(MATERIAL TO PROCESS)

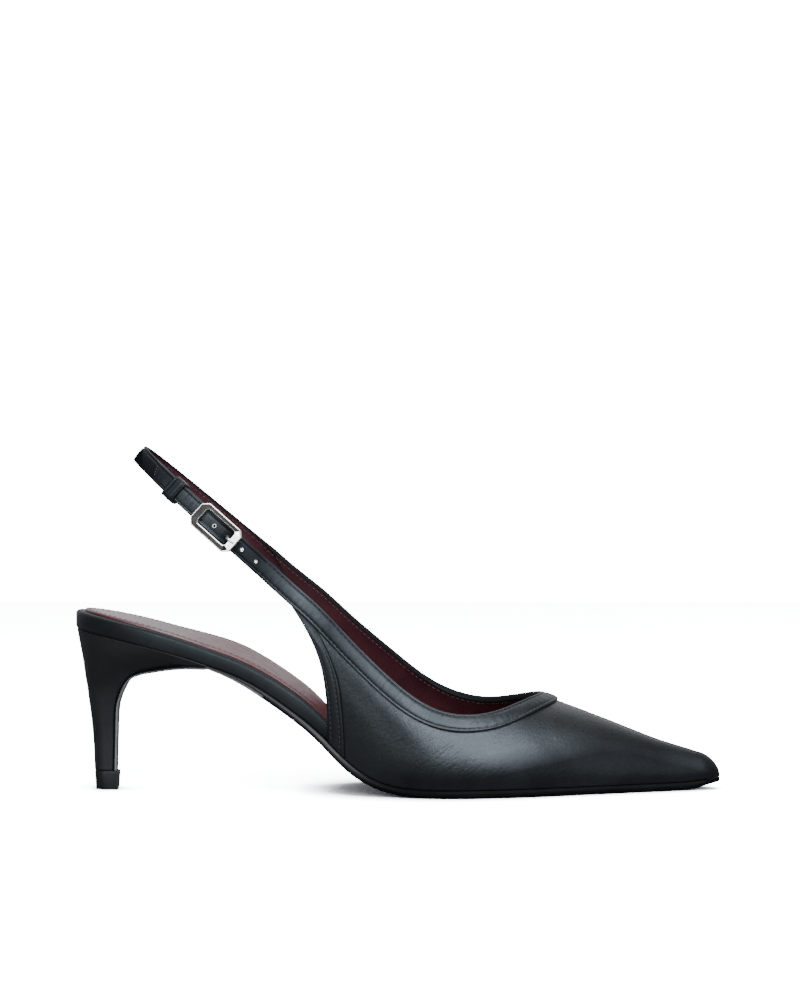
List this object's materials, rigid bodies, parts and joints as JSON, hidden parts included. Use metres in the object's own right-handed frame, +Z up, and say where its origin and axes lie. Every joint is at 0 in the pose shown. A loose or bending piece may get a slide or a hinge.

* * *

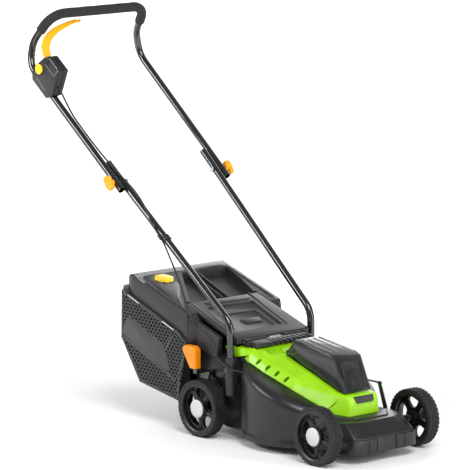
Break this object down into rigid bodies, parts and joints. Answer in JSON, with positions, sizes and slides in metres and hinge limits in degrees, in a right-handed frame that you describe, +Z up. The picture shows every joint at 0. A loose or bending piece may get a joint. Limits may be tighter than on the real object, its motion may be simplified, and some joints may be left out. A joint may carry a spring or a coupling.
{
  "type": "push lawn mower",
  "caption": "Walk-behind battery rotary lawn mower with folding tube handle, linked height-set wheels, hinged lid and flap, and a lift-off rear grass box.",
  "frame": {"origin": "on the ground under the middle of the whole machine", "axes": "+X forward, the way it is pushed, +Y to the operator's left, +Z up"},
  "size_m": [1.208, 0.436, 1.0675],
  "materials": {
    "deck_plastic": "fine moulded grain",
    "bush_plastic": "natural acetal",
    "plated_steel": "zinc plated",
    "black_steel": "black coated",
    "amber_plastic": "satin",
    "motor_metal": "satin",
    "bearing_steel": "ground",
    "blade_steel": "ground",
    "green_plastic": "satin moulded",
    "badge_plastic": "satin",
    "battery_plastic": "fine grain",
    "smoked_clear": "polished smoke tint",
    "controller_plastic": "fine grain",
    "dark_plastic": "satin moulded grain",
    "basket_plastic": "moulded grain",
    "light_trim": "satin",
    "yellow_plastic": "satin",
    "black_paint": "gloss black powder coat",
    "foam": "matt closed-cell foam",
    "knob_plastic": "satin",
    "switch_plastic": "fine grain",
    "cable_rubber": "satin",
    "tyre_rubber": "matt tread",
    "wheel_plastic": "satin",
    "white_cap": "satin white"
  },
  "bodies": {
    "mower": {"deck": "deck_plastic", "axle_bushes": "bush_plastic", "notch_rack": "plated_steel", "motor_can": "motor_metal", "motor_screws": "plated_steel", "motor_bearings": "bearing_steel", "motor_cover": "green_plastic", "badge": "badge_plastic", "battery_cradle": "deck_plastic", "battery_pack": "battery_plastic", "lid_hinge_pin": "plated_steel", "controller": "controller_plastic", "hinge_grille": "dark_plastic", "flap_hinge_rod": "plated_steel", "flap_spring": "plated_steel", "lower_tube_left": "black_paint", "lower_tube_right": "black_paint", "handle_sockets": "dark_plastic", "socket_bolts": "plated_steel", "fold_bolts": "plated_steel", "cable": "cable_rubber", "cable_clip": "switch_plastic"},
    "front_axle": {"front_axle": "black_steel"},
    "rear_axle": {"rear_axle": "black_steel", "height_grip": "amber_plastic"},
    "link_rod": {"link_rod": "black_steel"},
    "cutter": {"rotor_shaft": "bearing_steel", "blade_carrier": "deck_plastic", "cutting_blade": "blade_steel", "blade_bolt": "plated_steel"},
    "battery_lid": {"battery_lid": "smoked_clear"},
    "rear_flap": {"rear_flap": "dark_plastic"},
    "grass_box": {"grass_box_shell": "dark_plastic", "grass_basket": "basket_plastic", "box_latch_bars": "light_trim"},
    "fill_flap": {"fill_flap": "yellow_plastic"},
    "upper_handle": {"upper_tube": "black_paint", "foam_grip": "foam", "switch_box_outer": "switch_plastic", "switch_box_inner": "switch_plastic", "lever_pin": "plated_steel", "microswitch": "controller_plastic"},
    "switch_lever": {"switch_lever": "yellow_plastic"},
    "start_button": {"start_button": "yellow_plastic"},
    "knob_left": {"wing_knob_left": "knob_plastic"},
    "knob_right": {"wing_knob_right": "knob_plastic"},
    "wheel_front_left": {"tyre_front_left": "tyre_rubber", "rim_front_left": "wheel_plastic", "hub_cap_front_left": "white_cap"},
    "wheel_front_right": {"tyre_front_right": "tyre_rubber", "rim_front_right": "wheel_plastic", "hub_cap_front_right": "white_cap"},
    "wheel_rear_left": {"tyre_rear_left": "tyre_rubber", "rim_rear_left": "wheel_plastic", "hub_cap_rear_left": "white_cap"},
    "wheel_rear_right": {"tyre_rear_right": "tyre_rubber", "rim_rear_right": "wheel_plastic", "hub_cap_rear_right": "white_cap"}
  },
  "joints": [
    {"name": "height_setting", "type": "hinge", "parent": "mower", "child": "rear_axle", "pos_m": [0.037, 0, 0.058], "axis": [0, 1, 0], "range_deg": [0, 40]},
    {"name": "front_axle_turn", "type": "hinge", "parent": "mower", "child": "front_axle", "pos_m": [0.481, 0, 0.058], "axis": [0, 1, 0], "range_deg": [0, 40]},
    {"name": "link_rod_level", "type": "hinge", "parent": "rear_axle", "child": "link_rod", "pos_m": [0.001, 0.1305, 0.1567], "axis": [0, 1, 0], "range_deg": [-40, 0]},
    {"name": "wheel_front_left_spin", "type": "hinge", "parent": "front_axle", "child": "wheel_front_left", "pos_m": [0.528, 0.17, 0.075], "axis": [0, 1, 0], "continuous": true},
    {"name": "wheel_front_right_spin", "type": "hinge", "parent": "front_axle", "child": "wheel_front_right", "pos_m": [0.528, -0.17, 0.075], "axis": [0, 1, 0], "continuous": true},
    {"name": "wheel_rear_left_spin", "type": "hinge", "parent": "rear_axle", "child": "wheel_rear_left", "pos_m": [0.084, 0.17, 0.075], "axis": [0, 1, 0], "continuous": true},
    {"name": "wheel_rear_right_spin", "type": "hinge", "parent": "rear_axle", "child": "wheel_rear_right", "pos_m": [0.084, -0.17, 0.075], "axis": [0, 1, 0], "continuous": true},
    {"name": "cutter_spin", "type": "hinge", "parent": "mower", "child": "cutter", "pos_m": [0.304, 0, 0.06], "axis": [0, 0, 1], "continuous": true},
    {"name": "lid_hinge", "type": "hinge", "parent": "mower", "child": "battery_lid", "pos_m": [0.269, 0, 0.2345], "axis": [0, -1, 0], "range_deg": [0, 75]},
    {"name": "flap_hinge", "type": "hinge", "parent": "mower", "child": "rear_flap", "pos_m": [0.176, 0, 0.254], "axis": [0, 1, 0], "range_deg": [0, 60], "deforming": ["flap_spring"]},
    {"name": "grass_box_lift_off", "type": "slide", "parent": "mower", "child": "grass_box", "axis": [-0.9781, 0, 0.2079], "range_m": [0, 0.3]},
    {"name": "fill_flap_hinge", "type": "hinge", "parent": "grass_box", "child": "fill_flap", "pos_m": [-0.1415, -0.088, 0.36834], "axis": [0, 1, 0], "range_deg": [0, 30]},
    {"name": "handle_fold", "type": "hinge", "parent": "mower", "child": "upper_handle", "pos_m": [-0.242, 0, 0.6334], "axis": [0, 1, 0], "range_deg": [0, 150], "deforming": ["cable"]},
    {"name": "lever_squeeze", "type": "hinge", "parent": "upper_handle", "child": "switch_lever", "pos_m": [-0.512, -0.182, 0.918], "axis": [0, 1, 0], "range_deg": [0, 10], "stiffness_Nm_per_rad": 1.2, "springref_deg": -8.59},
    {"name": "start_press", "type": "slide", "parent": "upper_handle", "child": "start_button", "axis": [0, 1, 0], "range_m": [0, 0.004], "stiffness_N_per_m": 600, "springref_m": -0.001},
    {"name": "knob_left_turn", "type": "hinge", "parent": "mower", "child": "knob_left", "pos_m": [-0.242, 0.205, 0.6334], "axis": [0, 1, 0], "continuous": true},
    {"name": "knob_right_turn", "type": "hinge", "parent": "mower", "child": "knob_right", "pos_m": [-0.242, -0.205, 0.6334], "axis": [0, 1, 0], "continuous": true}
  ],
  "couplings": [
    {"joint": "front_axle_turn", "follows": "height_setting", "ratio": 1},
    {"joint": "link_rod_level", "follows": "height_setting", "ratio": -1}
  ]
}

(WHAT THIS TASK INVOLVES)
List the lines of the material in which the word "joints" occurs.

(TASK RESPONSE)
List this object's materials, rigid bodies, parts and joints as JSON, hidden parts included. Use metres in the object's own right-handed frame, +Z up, and say where its origin and axes lie. Every joint is at 0 in the pose shown. A loose or bending piece may get a slide or a hinge.
Break this object down into rigid bodies, parts and joints. Answer in JSON, with positions, sizes and slides in metres and hinge limits in degrees, in a right-handed frame that you describe, +Z up. The picture shows every joint at 0. A loose or bending piece may get a joint. Limits may be tighter than on the real object, its motion may be simplified, and some joints may be left out. A joint may carry a spring or a coupling.
  "joints": [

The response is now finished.